Title and Description
A rule starts with some commentary to help you and your team understand what a rule detects. This commentary includes:
- A short title (which will appear in places like the analysis page of a site that matches this rule)
- A longer description where you can document, for example, what you know about the phishing kit this rule detects
- A level denoting the severity of this rule. This value determines what actions Phish Report takes automatically when a rule matches a website.
- A list of references where you can link to relevant scans of this phishing kit, your own internal documentation, or public analysis of this threat actor.
You can also include arbitrary additional data in this section. For example, if you wanted to document when you first observed a particular phishing kit, you could add your own field to do so:
first_seen: 2023-01-05
These custom fields will not be interpreted by Phish Report.
Detection logic
The detection of an IOK rule consists of a set of named properties, and a condition which is a boolean expression containing the named properties. How to write this logic is described below.
Writing detection logic
Single property rules
The simplest IOK rules are based on a single property of a phishing site. For example, the threat actor "Cazanova" names their session cookie after themselves and so any site with this cookie name is likely malicious.
To detect a Cazanova site, an IOK rule would match on the cookies
field and look for values like cazanova=COOKIEVALUE
.
This can be done using a property like this:
cazanovaCookie:
cookies|startswith: "cazanova="
Here we've chosen to name the property "cazanovaCookie" but this name is entirely arbitrary.
To complete the detection logic, we need to add a condition which tells Phish Report which combination of properties mean this rule matches a given site.

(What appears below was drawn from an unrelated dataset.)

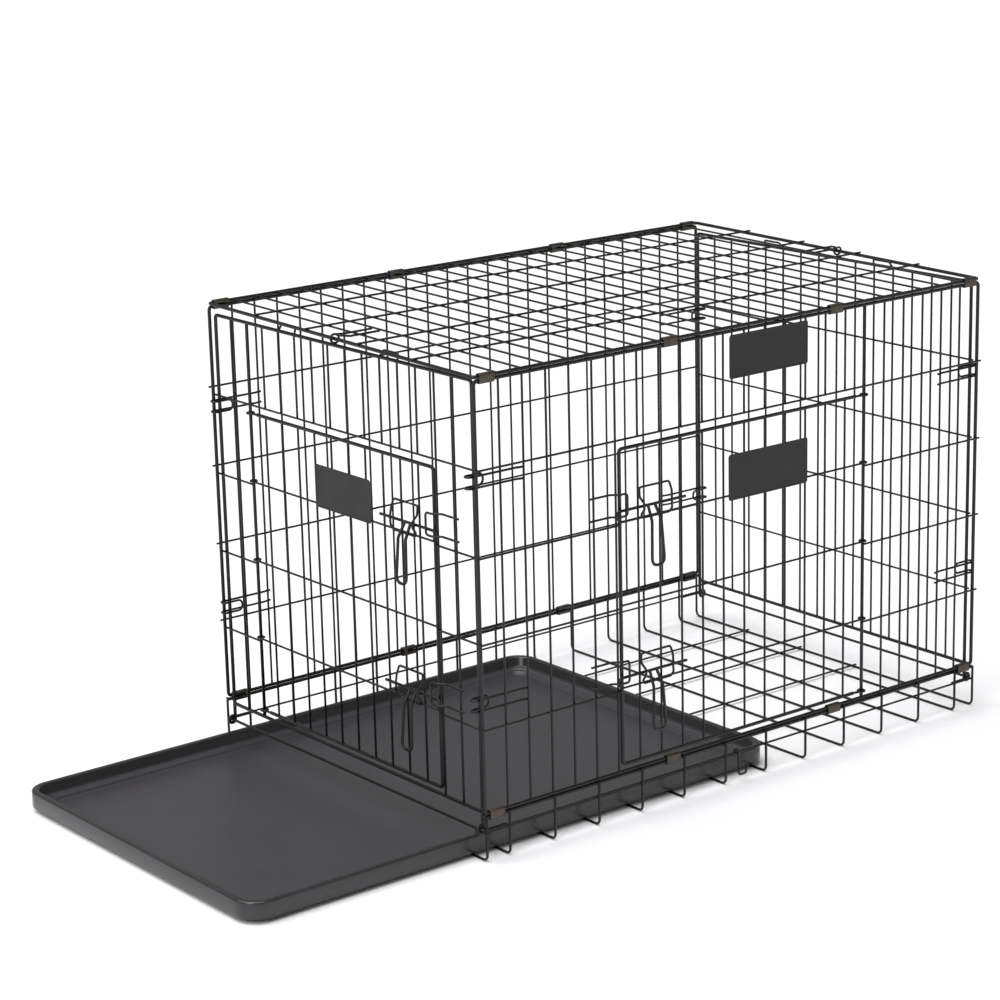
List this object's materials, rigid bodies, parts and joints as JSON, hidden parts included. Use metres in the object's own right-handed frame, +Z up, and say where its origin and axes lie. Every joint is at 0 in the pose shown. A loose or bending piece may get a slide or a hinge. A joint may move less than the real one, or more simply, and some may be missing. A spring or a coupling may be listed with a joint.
{
  "type": "wire dog crate",
  "caption": "Rectangular black wire crate with hinged end and side doors, slide bolts, folding end panels and a plastic tray slid part way out of one end.",
  "frame": {"origin": "on the floor, under the middle of the box round the crate with its tray out", "axes": "+Z up, +X along the long side away from the end that has the door and the tray, +Y from the side with the door to the back"},
  "size_m": [1.2738, 0.6238, 0.6544],
  "materials": {
    "wire_coat": "satin black powder coat on round steel wire",
    "clip_steel": "dull galvanised sheet steel",
    "plate": "flat black, blank",
    "tray": "fine pebble texture"
  },
  "bodies": {
    "crate": {"base_floor": "wire_coat", "base_front_side": "wire_coat", "base_back_side": "wire_coat", "left_pivot_wire": "wire_coat", "right_pivot_wire": "wire_coat", "front_panel_left": "wire_coat", "front_panel_right": "wire_coat", "front_panel_head": "wire_coat", "front_panel_sill": "wire_coat", "back_panel": "wire_coat", "top_panel": "wire_coat", "front_panel_plate": "plate", "side_door_lower_keeper": "wire_coat", "side_door_upper_keeper": "wire_coat", "storage_hook": "wire_coat", "front_bottom_clip_1": "clip_steel", "front_bottom_clip_2": "clip_steel", "front_bottom_clip_3": "clip_steel", "front_bottom_clip_4": "clip_steel", "front_top_clip_1": "clip_steel", "front_top_clip_2": "clip_steel", "front_top_clip_3": "clip_steel", "front_top_clip_4": "clip_steel", "back_bottom_clip_1": "clip_steel", "back_bottom_clip_2": "clip_steel", "back_bottom_clip_3": "clip_steel", "back_bottom_clip_4": "clip_steel", "back_top_clip_1": "clip_steel", "back_top_clip_2": "clip_steel", "back_top_clip_3": "clip_steel", "back_top_clip_4": "clip_steel", "left_front_lower_hook": "wire_coat", "left_front_upper_hook": "wire_coat", "left_back_lower_hook": "wire_coat", "left_back_upper_hook": "wire_coat", "right_front_lower_hook": "wire_coat", "right_front_upper_hook": "wire_coat", "right_back_lower_hook": "wire_coat", "right_back_upper_hook": "wire_coat"},
    "left_end": {"left_end_panel": "wire_coat", "left_end_foot": "wire_coat", "end_door_lower_keeper": "wire_coat", "end_door_upper_keeper": "wire_coat"},
    "right_end": {"right_end_panel": "wire_coat", "right_end_foot": "wire_coat"},
    "end_door": {"end_door": "wire_coat", "end_door_lower_guide": "wire_coat", "end_door_upper_guide": "wire_coat", "end_door_plate": "plate"},
    "side_door": {"side_door": "wire_coat", "side_door_lower_guide": "wire_coat", "side_door_upper_guide": "wire_coat", "side_door_plate": "plate"},
    "side_door_lower_bolt": {"side_door_lower_bolt": "wire_coat"},
    "side_door_upper_bolt": {"side_door_upper_bolt": "wire_coat"},
    "end_door_lower_bolt": {"end_door_lower_bolt": "wire_coat"},
    "end_door_upper_bolt": {"end_door_upper_bolt": "wire_coat"},
    "tray": {"tray": "tray"},
    "left_fold_hook": {"left_fold_hook": "wire_coat"},
    "right_fold_hook": {"right_fold_hook": "wire_coat"}
  },
  "joints": [
    {"name": "left_panel_fold", "type": "hinge", "parent": "crate", "child": "left_end", "pos_m": [-0.28553, 0.00867, 0.042], "axis": [0, -1, 0], "range_deg": [-90, 0]},
    {"name": "right_panel_fold", "type": "hinge", "parent": "crate", "child": "right_end", "pos_m": [0.62867, 0.00867, 0.042], "axis": [0, 1, 0], "range_deg": [-84, 0]},
    {"name": "end_door_hinge", "type": "hinge", "parent": "left_end", "child": "end_door", "pos_m": [-0.28023, 0.2206, 0.25], "axis": [0, 0, -1], "range_deg": [0, 155]},
    {"name": "side_door_hinge", "type": "hinge", "parent": "crate", "child": "side_door", "pos_m": [0.39957, -0.28913, 0.25], "axis": [0, 0, 1], "range_deg": [0, 155]},
    {"name": "side_lower_bolt_slide", "type": "slide", "parent": "side_door", "child": "side_door_lower_bolt", "axis": [1, 0, 0], "range_m": [0, 0.02]},
    {"name": "side_upper_bolt_slide", "type": "slide", "parent": "side_door", "child": "side_door_upper_bolt", "axis": [1, 0, 0], "range_m": [0, 0.02]},
    {"name": "end_lower_bolt_slide", "type": "slide", "parent": "end_door", "child": "end_door_lower_bolt", "axis": [0, 1, 0], "range_m": [0, 0.02]},
    {"name": "end_upper_bolt_slide", "type": "slide", "parent": "end_door", "child": "end_door_upper_bolt", "axis": [0, 1, 0], "range_m": [0, 0.02]},
    {"name": "tray_slide", "type": "slide", "parent": "crate", "child": "tray", "axis": [-1, 0, 0], "range_m": [-0.37, 0.45]},
    {"name": "left_fold_hook_swing", "type": "hinge", "parent": "crate", "child": "left_fold_hook", "pos_m": [-0.28443, -0.00137, 0.64523], "axis": [0, -0.9999, -0.0168], "range_deg": [0, 100]},
    {"name": "right_fold_hook_swing", "type": "hinge", "parent": "crate", "child": "right_fold_hook", "pos_m": [0.62757, -0.00137, 0.64523], "axis": [0, 0.9999, 0.0168], "range_deg": [0, 100]}
  ]
}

As we only have a single property (cazanovaCookie
) this is trivial:
detection:
cazanovaCookie:
cookies|startswith: "cazanova="
condition: cazanovaCookie
Filtering false positives: combining multiple properties
Many IOK rules can't be expressed as simply as a single condition. Often, you'll need to combine multiple properties to get a well-performing rule.
For example, you want to detect sites which are loading assets (JavaScript, CSS, images, etc.) from your website (typical of lazily created phishing kits). We can express that as an IOK rule like this:
detection:
hotlinkedAsset:
requests|startswith: "https://mydomain.com/assets/"
condition: hotlinkedAsset
However, this rule will likely alert on any other websites you host, like on subdomains.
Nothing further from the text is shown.